On PaLS’ ability to influence change, Wilson points to the Automated Laboratory Medicines System. In 2006, when moving to a category management system, PaLS brought together all of the heads of laboratories (then 17 Trusts) across the region to discuss procurement. The conversation naturally moved to practice and Wilson describes a scenario where questions were raised around existing differences.

“We offered a solution around the standardisation and procurement of laboratory equipment and consumables at a regional level. Those involved liked the idea and recognised wider opportunities,” explains Wilson.

“People tend to adapt and live with what they have rather than identify a problem that needs a solution … We need to change that mindset amongst clinicians and nurses where it is not already there.”

The standardisation of a range of laboratory specialisms in and around 2009 brought with it process, product and quality assurance and, as Wilson outlines, also meant that interchange was now possible.

“In standardising we built in contingency and protection which meant that if a system went down in one trust area, tests could still be conducted in another.
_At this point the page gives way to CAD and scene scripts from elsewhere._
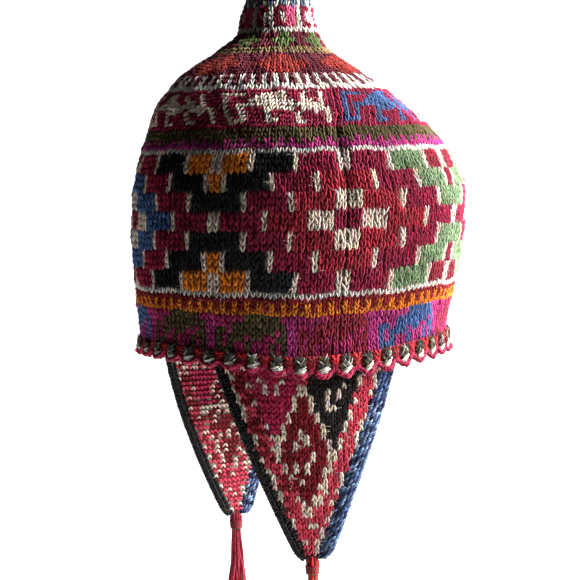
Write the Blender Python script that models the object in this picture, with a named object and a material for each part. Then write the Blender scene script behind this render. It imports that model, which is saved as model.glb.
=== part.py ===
# A knitted chullo hat: a hollow crown that draws in to a peak, a ring of crocheted puffs round
# the rim, and two triangular ear flaps, each with a blue and a black edging and a yarn tassel.
# Metres, +Z up. The wearer faces -Y, and the origin is the middle of the head opening.

import math
from collections import namedtuple

import bmesh
import bpy
from mathutils import Vector

# Crown
HAT_HEIGHT = 0.262          # lower edge at the forehead to the closed tip
RIM_DEPTH = 0.192           # front to back, outside, at the rim
RIM_WIDTH = 0.170           # side to side, outside, at the rim
KNIT_WALL = 0.003           # two-colour knitting with its floats
CROWN_SIDES = 44
CROWN_RINGS = 30

# Each row is one level of the crown. Heights are shares of HAT_HEIGHT, half depths and leans
# (towards the face) are shares of half of RIM_DEPTH. Roundness 0 keeps the rim's oval and 1 is
# a circle.
Section = namedtuple("Section", "height half_depth roundness lean")
SECTIONS = [
    Section(0.000, 0.980, 0.00, -0.031),
    Section(0.070, 0.987, 0.00, -0.027),
    Section(0.161, 1.031, 0.04, -0.010),
    Section(0.297, 1.067, 0.13, 0.019),
    Section(0.351, 1.066, 0.20, 0.026),
    Section(0.433, 1.011, 0.32, 0.007),
    Section(0.527, 0.870, 0.50, -0.045),
    Section(0.595, 0.705, 0.74, -0.114),
    Section(0.649, 0.536, 0.92, -0.150),
    Section(0.698, 0.338, 1.00, -0.138),
    Section(0.737, 0.249, 1.00, -0.100),
    Section(0.771, 0.229, 1.00, -0.102),
    Section(0.821, 0.197, 1.00, -0.082),
    Section(0.897, 0.168, 1.00, -0.075),
    Section(0.950, 0.138, 1.00, -0.072),
    Section(0.984, 0.092, 1.00, -0.072),
    Section(0.997, 0.040, 1.00, -0.072),
    Section(1.000, 0.000, 1.00, -0.072),
]

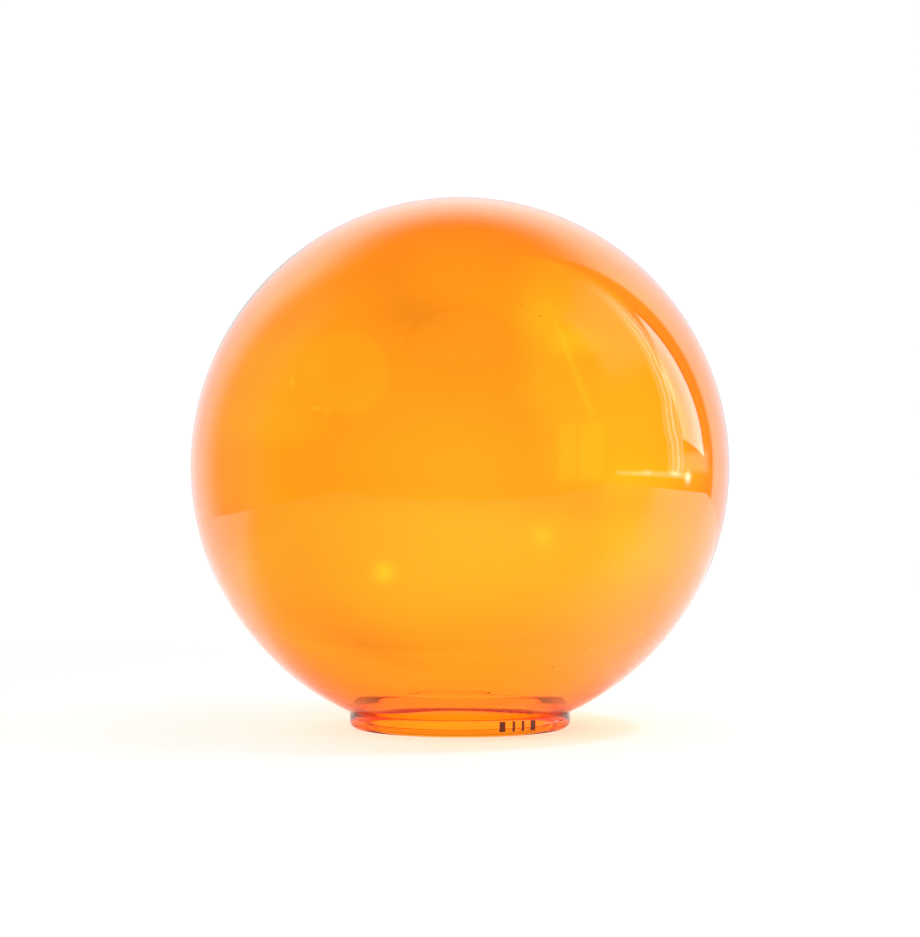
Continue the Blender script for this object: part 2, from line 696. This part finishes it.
def build_floor():
    """A pale table top that fades into the white studio; in mirrors it is a plain white table with edges."""
    mesh = bpy.data.meshes.new("floor")
    s = FLOOR_HALF
    mesh.from_pydata([(-s, -s, 0), (s, -s, 0), (s, s, 0), (-s, s, 0)], [], [(0, 1, 2, 3)])
    mat = bpy.data.materials.new("floor")
    mat.use_nodes = True
    g = Graph(mat.node_tree)
    g.nodes.clear()
    out = g.nodes.new("ShaderNodeOutputMaterial")
    diffuse = g.nodes.new("ShaderNodeBsdfDiffuse")
    clear = g.nodes.new("ShaderNodeBsdfTransparent")
    mix = g.nodes.new("ShaderNodeMixShader")
    path = g.nodes.new("ShaderNodeLightPath")
    coord = g.nodes.new("ShaderNodeTexCoord")
    split = g.nodes.new("ShaderNodeSeparateXYZ")
    g.links.new(coord.outputs["Object"], split.inputs[0])
    x, y, _ = split.outputs
    away = g.distance(x, y)
    faded = g.ramp(away, 0.42, 0.8)
    table = g.times(g.band(x, *TABLE_X, 0.004), g.band(y, *TABLE_Y, 0.004))
    inside = g.ramp(path.outputs["Transmission Depth"], 0.4, 0.6)
    camera = path.outputs["Is Camera Ray"]
    through_glass = path.outputs["Is Transmission Ray"]
    glossy = g.times(path.outputs["Is Glossy Ray"], g.math("SUBTRACT", 1.0, through_glass))
    front_right = g.times(g.ramp(x, 0.0, 0.1), g.ramp(y, -0.14, -0.03))
    brighter = g.math("MAXIMUM", g.ramp(y, -0.045, 0.045), front_right)
    top = g.add(0.36, g.times(brighter, 0.9), g.times(g.ramp(y, -0.01, 0.04), 0.16))
    value = g.add(
        g.times(camera, 0.97),
        g.times(path.outputs["Is Diffuse Ray"], 0.8),
        g.times(glossy, g.choose(inside, top, 0.95)),
        g.times(through_glass, 1.7),
    )
    # under and close round the globe the table is lit through amber glass
    under = g.times(g.ramp(away, 0.046, 0.041), g.math("SUBTRACT", 1.0, camera))
    under = g.times(under, g.math("SUBTRACT", 1.0, g.times(glossy, 0.8)))
    contact = g.times(g.ramp(away, 0.062, 0.04), g.add(0.3, g.times(g.ramp(x, -0.03, 0.03), 0.7)), camera)
    colour = g.tinted(value, under, (1.0, 0.42, 0.08), contact, (0.99, 0.88, 0.88))
    g.links.new(colour, diffuse.inputs["Color"])
    edges = g.choose(inside, g.math("SUBTRACT", 1.0, table), faded)
    seen = g.choose(through_glass, faded, g.ramp(away, 0.13, 0.34))
    g.links.new(g.choose(glossy, seen, edges), mix.inputs[0])
    g.links.new(diffuse.outputs[0], mix.inputs[1])
    g.links.new(clear.outputs[0], mix.inputs[2])
    g.links.new(mix.outputs[0], out.inputs[0])
    obj = bpy.data.objects.new("floor", mesh)
    mesh.materials.append(mat)
    bpy.context.scene.collection.objects.link(obj)
    obj.location.z = -0.05 * MM


def build_light():
    """The broad soft light over the globe's right shoulder, which lays the shadow to the left."""
    light = bpy.data.lights.new("softbox", "AREA")
    light.shape = "DISK"
    light.size = 0.42
    light.energy = 37.0
    tilt = math.radians(LIGHT_TILT)
    obj = bpy.data.objects.new("softbox", light)
    turn = math.radians(LIGHT_TURN)
    reach = LIGHT_DISTANCE * math.sin(tilt)
    height = CENTRE + LIGHT_DISTANCE * math.cos(tilt)
    obj.location = (reach * math.cos(turn), reach * math.sin(turn), height)
    obj.rotation_euler = (0, tilt, turn)
    obj.visible_camera = False
    obj.visible_glossy = False
    obj.visible_transmission = False
    bpy.context.scene.collection.objects.link(obj)


def build_shade():
    """Lets the softbox's light through the globe as amber light; only light rays meet it."""
    bottom, crown = (0.0, CENTRE - SHADE_RADIUS), (0.0, CENTRE + SHADE_RADIUS)
    ball = arc((0, CENTRE), SHADE_RADIUS, -1.55, 1.55, 60)
    mesh = lathe("amber_shade", [bottom] + ball + [crown], closed=False)
    mat = bpy.data.materials.new("amber_shade")
    mat.use_nodes = True
    g = Graph(mat.node_tree)
    g.nodes.clear()
    out = g.nodes.new("ShaderNodeOutputMaterial")
    clear = g.nodes.new("ShaderNodeBsdfTransparent")
    facing = g.nodes.new("ShaderNodeLayerWeight")
    facing.inputs["Blend"].default_value = 0.5
    coord = g.nodes.new("ShaderNodeTexCoord")
    split = g.nodes.new("ShaderNodeSeparateXYZ")
    g.links.new(coord.outputs["Object"], split.inputs[0])
    x, _, z = split.outputs
    # offset across the light's direction; the side whose shadow falls far out on the table is tinted less
    tilt = math.radians(LIGHT_TILT)
    offset = g.add(g.times(x, math.cos(tilt)), g.times(g.add(z, -CENTRE), -math.sin(tilt)))
    near = g.times(g.ramp(offset, -0.03, 0.045), g.add(0.75, g.times(facing.outputs["Facing"], 0.25)))
    ends = g.ramp(offset, -0.1, -0.05)
    tint = g.nodes.new("ShaderNodeMix")
    tint.data_type = "RGBA"
    tint.inputs["A"].default_value = (0.975, 0.962, 0.948, 1)
    tint.inputs["B"].default_value = (0.985, 0.888, 0.785, 1)
    g.links.new(near, tint.inputs["Factor"])
    fade = g.nodes.new("ShaderNodeMix")
    fade.data_type = "RGBA"
    fade.inputs["A"].default_value = (1, 1, 1, 1)
    g.links.new(ends, fade.inputs["Factor"])
    g.links.new(tint.outputs["Result"], fade.inputs["B"])
    g.links.new(fade.outputs["Result"], clear.inputs["Color"])
    g.links.new(clear.outputs[0], out.inputs[0])
    obj = add_object("amber_shade", mesh, mat)
    obj.visible_camera = obj.visible_diffuse = obj.visible_glossy = False
    obj.visible_transmission = obj.visible_volume_scatter = False


CAMERA_DISTANCE = 1.0
CAMERA_DROP = 0.78 * MM  # how far the camera looks from below the ball's centre
CAMERA_LENS = 102.95  # millimetres, on a 36 mm sensor


def build_camera():
    """Level with the ball's middle and square to the front."""
    cam = bpy.data.cameras.new("camera")
    cam.sensor_width = 36.0
    cam.lens = CAMERA_LENS
    obj = bpy.data.objects.new("camera", cam)
    obj.location = (0, -CAMERA_DISTANCE, CENTRE - CAMERA_DROP)
    obj.rotation_euler = (math.pi / 2, 0, 0)
    bpy.context.scene.collection.objects.link(obj)
    bpy.context.scene.camera = obj


build_world()
build_floor()
build_light()
build_shade()
build_camera()
for piece in (shell, collar):  # the stage's shade throws the glass's shadow
    piece.visible_shadow = False

scene = bpy.context.scene
scene.view_settings.view_transform = "Standard"
scene.cycles.max_bounces = 32
scene.cycles.transmission_bounces = 24
scene.cycles.glossy_bounces = 16
scene.cycles.transparent_max_bounces = 24
scene.cycles.sample_clamp_indirect = 10.0
scene.cycles.use_denoising = True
Spinning out from that came a pathology review and the creation of a pathology network. We have expanded the number of specialisms involved and it’s been recognised as a really successful use of procurement to enable change.”

Turning to the challenges facing progress, Wilson outlines his belief that while an enhanced focus on compliance is welcome, to some extent it has stifled “ability or will” to take risks. “I think we need to think very hard about how we change that going forward,” he states.

One way of doing this, he suggests, is around co-design and making better use of pre-tendering engagement to deal with “that mindset of risk aversion”.

Finally, he recognises a psychological difficulty for clients to identify problems that need solved. “People tend to adapt and live with what they have rather than identify a problem that needs a solution,” he explains. “We need to change that mindset amongst clinicians and nurses where it is not already there.”

Creating agile and responsive procurement initiatives and creating time and space for stakeholder engagement are other challenges highlighted by the Assistant Director.

“I think the biggest challenges that we currently face in and around partnership with SBRI and pre-commercial procurement is establishing a pathway to take a product that we have helped fund the development of and transition that in to a product that we are buying. At the moment PaLS are not doing that well and it’s an area of focus for us.”